*GOAL:*
Could every line of the data be printed exactly as it reads?

### DATASET EXCERPT ###

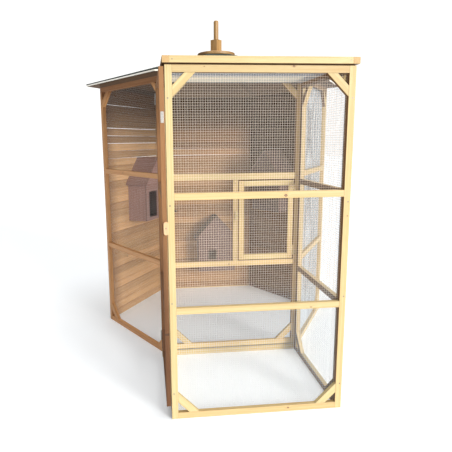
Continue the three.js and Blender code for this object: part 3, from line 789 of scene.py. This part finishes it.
def porch():
    """The front, the two side frames and the entrance door of the porch."""
    knots = {0: (617, 21, 5), 1: (731, 9, 3.5), 2: (577, 14, 7), 3: (603, 30, 5), "right": (1105, 22, 3)}
    rails = even((*PORCH_FEET, PORCH_TOP - TIMBER))
    net = {"thick": 1.0, "metal": SUNLIT_WARM_MESH}
    panel("porch_front", "aviary", PORCH_FACE, PORCH_WIDTH, rails, net=net, knots=knots)
    rails = even((*PORCH_FEET, WALL_TOP - TIMBER))
    panel("porch_right", "aviary", PORCH_RIGHT, SIDE_WIDTH, rails, net={"thick": 0.92, "metal": SHADED_SIDE_MESH})
    rails = [(0, DOOR_SILL), (WALL_TOP - TIMBER, TIMBER)]
    panel("porch_left", "aviary", PORCH_LEFT, SIDE_WIDTH, rails, braces=False)
    rails = even((DOOR_FOOT, *PORCH_FEET[1:], DOOR_TOP - TIMBER))
    panel("porch_door", "porch_door", PORCH_DOOR, DOOR_WIDTH, rails, SHADED_DOOR_PINE, DOOR_DEPTH, net={"lap": 12})

    middles = [foot + SCREW_IN for foot in PORCH_FEET[1:]]
    screw_piece(
        "porch_screws", "aviary", (PORCH_FACE, (13, PORCH_WIDTH - 13), (149, 662, 1180, 1707), 0, 4.2),
        (PORCH_RIGHT, (SCREW_IN, SIDE_WIDTH - SCREW_IN), (18, *middles, WALL_TOP - 18)),
        (PORCH_LEFT, (SIDE_WIDTH - SCREW_IN,), (30, 70)),
    )
    columns = (SCREW_IN, DOOR_WIDTH - SCREW_IN)
    group = (PORCH_DOOR, columns, (DOOR_FOOT + 18, *middles, DOOR_TOP - 18))
    screw_piece("porch_door_screws", "porch_door", group)


def posts():
    """The corner posts between the porch and the cage, and the sill below the inner door."""
    corner = SIDE / 2 + GAP / FLAT
    wall, outer, rear = PORCH_WIDTH / 2 + GAP, PORCH_WIDTH / 2, PORCH_REAR + GAP
    end, start = -APOTHEM + POST_REACH, DOOR_REAR + 5
    shape = [
        (-DOOR_FACE, start), (-wall, start), (-wall, rear), (-corner, rear),
        (-corner, -APOTHEM), (-corner - POST_REACH * MITRE, end), (-DOOR_FACE, end),
    ]
    work = Work()
    cut(work, LEVEL, shape, 0, POST_TOP, (-DOOR_FACE, start), "out")
    work.piece("porch_hinge_post_timber", PINE, "pine", "porch_hinge_post")
    shape = [(corner, rear), (outer, rear), (outer, -APOTHEM + (outer - corner) / MITRE), (corner, -APOTHEM)]
    work = Work()
    cut(work, LEVEL, shape, 0, POST_TOP, (corner, -APOTHEM), "out", 0.8)
    work.piece("corner_batten_timber", PINE, "pine", "corner_batten")
    work = Work()
    bar(work, cage_side(0), GAP, 0, SIDE - GAP, SILL, -DEPTH, 0, left=MITRE, right=MITRE)
    work.piece("sill_rail_timber", PINE, "pine", "sill_rail")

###

*SOLUTION TO THIS EXERCISE:*
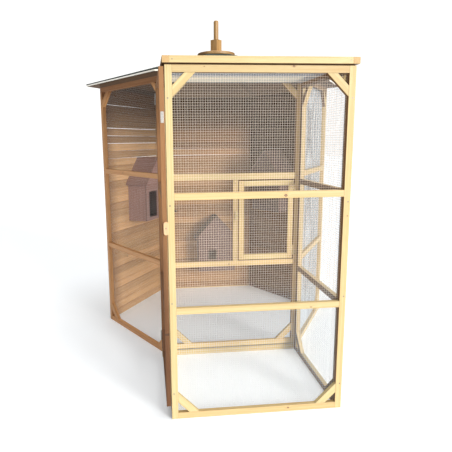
Continue the three.js and Blender code for this object: part 3, from line 789 of scene.py. This part finishes it.
def porch():
    """The front, the two side frames and the entrance door of the porch."""
    knots = {0: (617, 21, 5), 1: (731, 9, 3.5), 2: (577, 14, 7), 3: (603, 30, 5), "right": (1105, 22, 3)}
    rails = even((*PORCH_FEET, PORCH_TOP - TIMBER))
    net = {"thick": 1.0, "metal": SUNLIT_WARM_MESH}
    panel("porch_front", "aviary", PORCH_FACE, PORCH_WIDTH, rails, net=net, knots=knots)
    rails = even((*PORCH_FEET, WALL_TOP - TIMBER))
    panel("porch_right", "aviary", PORCH_RIGHT, SIDE_WIDTH, rails, net={"thick": 0.92, "metal": SHADED_SIDE_MESH})
    rails = [(0, DOOR_SILL), (WALL_TOP - TIMBER, TIMBER)]
    panel("porch_left", "aviary", PORCH_LEFT, SIDE_WIDTH, rails, braces=False)
    rails = even((DOOR_FOOT, *PORCH_FEET[1:], DOOR_TOP - TIMBER))
    panel("porch_door", "porch_door", PORCH_DOOR, DOOR_WIDTH, rails, SHADED_DOOR_PINE, DOOR_DEPTH, net={"lap": 12})

    middles = [foot + SCREW_IN for foot in PORCH_FEET[1:]]
    screw_piece(
        "porch_screws", "aviary", (PORCH_FACE, (13, PORCH_WIDTH - 13), (149, 662, 1180, 1707), 0, 4.2),
        (PORCH_RIGHT, (SCREW_IN, SIDE_WIDTH - SCREW_IN), (18, *middles, WALL_TOP - 18)),
        (PORCH_LEFT, (SIDE_WIDTH - SCREW_IN,), (30, 70)),
    )
    columns = (SCREW_IN, DOOR_WIDTH - SCREW_IN)
    group = (PORCH_DOOR, columns, (DOOR_FOOT + 18, *middles, DOOR_TOP - 18))
    screw_piece("porch_door_screws", "porch_door", group)


def posts():
    """The corner posts between the porch and the cage, and the sill below the inner door."""
    corner = SIDE / 2 + GAP / FLAT
    wall, outer, rear = PORCH_WIDTH / 2 + GAP, PORCH_WIDTH / 2, PORCH_REAR + GAP
    end, start = -APOTHEM + POST_REACH, DOOR_REAR + 5
    shape = [
        (-DOOR_FACE, start), (-wall, start), (-wall, rear), (-corner, rear),
        (-corner, -APOTHEM), (-corner - POST_REACH * MITRE, end), (-DOOR_FACE, end),
    ]
    work = Work()
    cut(work, LEVEL, shape, 0, POST_TOP, (-DOOR_FACE, start), "out")
    work.piece("porch_hinge_post_timber", PINE, "pine", "porch_hinge_post")
    shape = [(corner, rear), (outer, rear), (outer, -APOTHEM + (outer - corner) / MITRE), (corner, -APOTHEM)]
    work = Work()
    cut(work, LEVEL, shape, 0, POST_TOP, (corner, -APOTHEM), "out", 0.8)
    work.piece("corner_batten_timber", PINE, "pine", "corner_batten")
    work = Work()
    bar(work, cage_side(0), GAP, 0, SIDE - GAP, SILL, -DEPTH, 0, left=MITRE, right=MITRE)
    work.piece("sill_rail_timber", PINE, "pine", "sill_rail")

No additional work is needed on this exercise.